───── Data shown

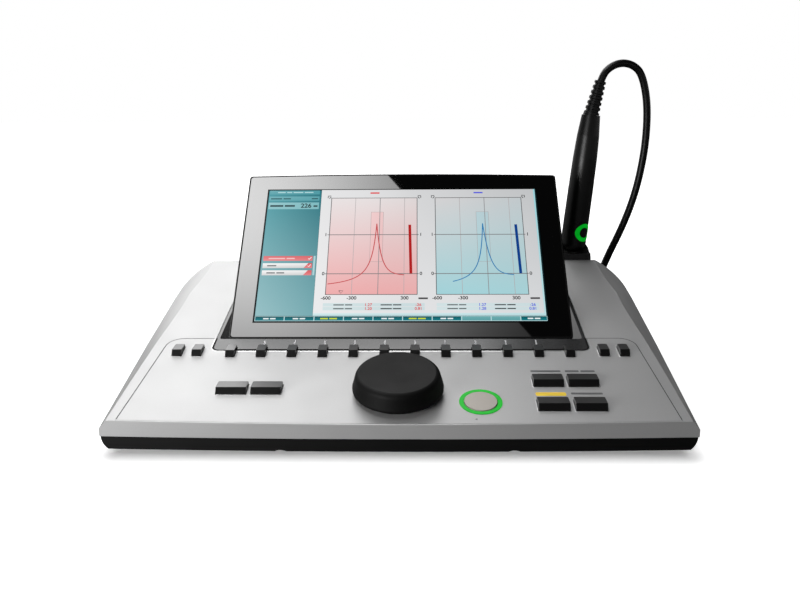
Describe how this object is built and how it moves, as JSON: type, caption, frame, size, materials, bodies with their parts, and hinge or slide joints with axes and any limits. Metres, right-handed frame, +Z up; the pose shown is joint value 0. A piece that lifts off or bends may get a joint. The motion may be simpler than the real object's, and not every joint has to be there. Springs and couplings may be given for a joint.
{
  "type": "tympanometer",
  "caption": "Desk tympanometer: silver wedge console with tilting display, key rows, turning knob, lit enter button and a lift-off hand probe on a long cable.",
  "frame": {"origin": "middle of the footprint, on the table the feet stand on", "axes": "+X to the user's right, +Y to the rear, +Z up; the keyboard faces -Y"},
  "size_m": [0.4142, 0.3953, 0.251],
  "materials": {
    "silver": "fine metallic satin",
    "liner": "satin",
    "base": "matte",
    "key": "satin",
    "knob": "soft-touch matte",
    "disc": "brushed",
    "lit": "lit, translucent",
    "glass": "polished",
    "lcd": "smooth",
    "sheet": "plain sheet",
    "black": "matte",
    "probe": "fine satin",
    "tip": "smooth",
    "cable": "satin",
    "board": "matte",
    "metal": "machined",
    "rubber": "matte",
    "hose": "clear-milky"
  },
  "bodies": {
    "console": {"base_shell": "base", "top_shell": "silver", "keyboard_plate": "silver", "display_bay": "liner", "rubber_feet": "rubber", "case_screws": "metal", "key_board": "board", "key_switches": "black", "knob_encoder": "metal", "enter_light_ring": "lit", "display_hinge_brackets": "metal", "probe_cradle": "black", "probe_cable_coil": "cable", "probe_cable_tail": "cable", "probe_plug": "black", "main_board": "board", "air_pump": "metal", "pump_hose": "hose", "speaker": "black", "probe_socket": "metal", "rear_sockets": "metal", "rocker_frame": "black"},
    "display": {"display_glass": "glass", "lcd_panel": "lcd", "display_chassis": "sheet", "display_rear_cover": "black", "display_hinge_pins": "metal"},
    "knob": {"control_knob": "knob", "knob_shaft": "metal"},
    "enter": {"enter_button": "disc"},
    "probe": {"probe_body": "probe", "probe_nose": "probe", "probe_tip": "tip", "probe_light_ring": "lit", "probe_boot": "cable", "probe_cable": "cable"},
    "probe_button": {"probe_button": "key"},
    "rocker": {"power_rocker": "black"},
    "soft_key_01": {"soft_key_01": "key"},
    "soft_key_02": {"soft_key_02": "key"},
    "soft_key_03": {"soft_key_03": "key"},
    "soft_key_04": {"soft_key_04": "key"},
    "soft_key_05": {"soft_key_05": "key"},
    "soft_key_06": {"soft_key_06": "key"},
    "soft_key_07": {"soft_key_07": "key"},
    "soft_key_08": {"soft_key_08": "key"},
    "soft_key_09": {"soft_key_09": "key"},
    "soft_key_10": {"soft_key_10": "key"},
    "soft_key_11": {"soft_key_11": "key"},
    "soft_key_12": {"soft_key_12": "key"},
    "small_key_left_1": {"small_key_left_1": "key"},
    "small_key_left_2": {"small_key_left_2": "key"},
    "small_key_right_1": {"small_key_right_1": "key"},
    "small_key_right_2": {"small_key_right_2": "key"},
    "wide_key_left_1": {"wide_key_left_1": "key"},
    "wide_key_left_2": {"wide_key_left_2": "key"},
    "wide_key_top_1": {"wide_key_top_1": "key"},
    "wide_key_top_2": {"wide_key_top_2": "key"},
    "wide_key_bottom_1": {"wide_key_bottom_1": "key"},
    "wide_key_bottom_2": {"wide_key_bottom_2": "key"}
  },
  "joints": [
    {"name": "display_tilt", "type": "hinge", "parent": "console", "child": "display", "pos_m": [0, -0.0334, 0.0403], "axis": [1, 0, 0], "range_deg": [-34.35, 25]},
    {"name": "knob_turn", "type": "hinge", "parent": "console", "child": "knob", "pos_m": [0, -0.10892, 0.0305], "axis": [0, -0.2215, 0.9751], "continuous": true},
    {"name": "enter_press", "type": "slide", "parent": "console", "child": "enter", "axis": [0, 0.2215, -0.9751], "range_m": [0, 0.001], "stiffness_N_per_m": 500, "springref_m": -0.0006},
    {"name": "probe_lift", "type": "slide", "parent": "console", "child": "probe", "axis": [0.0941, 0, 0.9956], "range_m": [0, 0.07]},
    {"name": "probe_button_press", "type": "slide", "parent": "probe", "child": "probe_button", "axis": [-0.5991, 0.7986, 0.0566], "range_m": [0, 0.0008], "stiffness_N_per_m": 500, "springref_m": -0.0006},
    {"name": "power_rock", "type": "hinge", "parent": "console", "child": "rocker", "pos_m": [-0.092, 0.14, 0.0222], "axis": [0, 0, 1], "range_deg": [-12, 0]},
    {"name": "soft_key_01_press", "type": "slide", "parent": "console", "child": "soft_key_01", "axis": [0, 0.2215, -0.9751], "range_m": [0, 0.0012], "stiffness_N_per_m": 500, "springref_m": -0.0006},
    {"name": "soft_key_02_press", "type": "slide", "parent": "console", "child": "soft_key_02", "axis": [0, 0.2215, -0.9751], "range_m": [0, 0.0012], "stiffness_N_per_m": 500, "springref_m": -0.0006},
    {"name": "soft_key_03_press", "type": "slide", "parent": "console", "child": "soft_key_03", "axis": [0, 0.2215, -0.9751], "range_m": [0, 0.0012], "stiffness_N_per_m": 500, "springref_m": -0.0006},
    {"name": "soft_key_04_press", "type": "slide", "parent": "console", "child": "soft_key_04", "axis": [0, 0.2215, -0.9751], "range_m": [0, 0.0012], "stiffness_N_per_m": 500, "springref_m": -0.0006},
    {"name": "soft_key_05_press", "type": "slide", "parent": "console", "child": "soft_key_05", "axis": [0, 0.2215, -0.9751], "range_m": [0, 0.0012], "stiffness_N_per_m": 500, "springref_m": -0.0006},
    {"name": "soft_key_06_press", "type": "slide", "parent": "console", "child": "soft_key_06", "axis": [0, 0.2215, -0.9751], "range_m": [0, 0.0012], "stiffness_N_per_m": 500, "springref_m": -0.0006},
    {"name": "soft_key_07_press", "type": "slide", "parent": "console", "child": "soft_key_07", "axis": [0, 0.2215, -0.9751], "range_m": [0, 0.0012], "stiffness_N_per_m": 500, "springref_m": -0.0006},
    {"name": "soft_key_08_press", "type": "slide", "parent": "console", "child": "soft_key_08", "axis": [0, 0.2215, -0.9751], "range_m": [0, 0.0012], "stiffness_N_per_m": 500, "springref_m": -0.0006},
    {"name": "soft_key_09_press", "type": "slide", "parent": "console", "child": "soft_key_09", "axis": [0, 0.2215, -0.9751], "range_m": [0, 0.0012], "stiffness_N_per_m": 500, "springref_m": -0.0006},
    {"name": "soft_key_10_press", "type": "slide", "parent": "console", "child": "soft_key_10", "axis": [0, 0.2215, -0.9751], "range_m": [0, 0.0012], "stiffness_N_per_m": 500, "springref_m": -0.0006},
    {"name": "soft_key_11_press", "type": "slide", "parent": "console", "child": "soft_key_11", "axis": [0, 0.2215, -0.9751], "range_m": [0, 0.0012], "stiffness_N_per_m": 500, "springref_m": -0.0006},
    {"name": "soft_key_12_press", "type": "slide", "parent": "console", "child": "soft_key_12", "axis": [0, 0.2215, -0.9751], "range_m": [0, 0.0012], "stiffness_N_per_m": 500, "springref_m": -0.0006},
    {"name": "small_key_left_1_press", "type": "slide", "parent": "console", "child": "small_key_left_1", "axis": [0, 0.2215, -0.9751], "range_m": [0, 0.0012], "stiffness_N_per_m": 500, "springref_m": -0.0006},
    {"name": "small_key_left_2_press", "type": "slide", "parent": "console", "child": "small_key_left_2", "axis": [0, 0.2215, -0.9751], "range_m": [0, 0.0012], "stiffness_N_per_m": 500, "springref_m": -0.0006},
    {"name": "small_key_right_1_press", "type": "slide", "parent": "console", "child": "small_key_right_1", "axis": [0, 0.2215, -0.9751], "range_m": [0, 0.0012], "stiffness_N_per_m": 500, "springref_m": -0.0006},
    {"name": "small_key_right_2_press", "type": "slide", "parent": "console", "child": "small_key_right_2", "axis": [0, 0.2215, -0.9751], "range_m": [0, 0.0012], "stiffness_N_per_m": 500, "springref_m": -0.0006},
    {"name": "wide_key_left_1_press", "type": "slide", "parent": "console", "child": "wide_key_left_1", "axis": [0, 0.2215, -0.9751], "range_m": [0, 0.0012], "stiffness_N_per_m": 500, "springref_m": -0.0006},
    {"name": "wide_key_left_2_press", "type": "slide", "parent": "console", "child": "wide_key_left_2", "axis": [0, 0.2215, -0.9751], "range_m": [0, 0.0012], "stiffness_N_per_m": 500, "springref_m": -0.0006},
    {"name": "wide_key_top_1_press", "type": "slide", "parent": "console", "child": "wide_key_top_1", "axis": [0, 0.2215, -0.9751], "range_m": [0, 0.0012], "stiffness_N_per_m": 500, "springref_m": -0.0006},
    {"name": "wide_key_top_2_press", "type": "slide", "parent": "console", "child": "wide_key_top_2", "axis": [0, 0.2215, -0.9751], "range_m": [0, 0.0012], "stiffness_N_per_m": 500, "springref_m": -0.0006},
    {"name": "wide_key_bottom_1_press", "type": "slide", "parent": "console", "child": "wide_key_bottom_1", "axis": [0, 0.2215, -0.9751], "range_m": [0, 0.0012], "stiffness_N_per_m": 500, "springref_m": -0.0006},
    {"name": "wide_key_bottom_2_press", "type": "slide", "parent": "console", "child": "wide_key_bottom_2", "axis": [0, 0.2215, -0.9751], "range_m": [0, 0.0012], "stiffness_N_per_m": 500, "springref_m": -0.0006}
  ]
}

──────────

◆ **Objective**
Report only the number of lines in the listing that contain the word "joints".

◆ **Response to this task**
2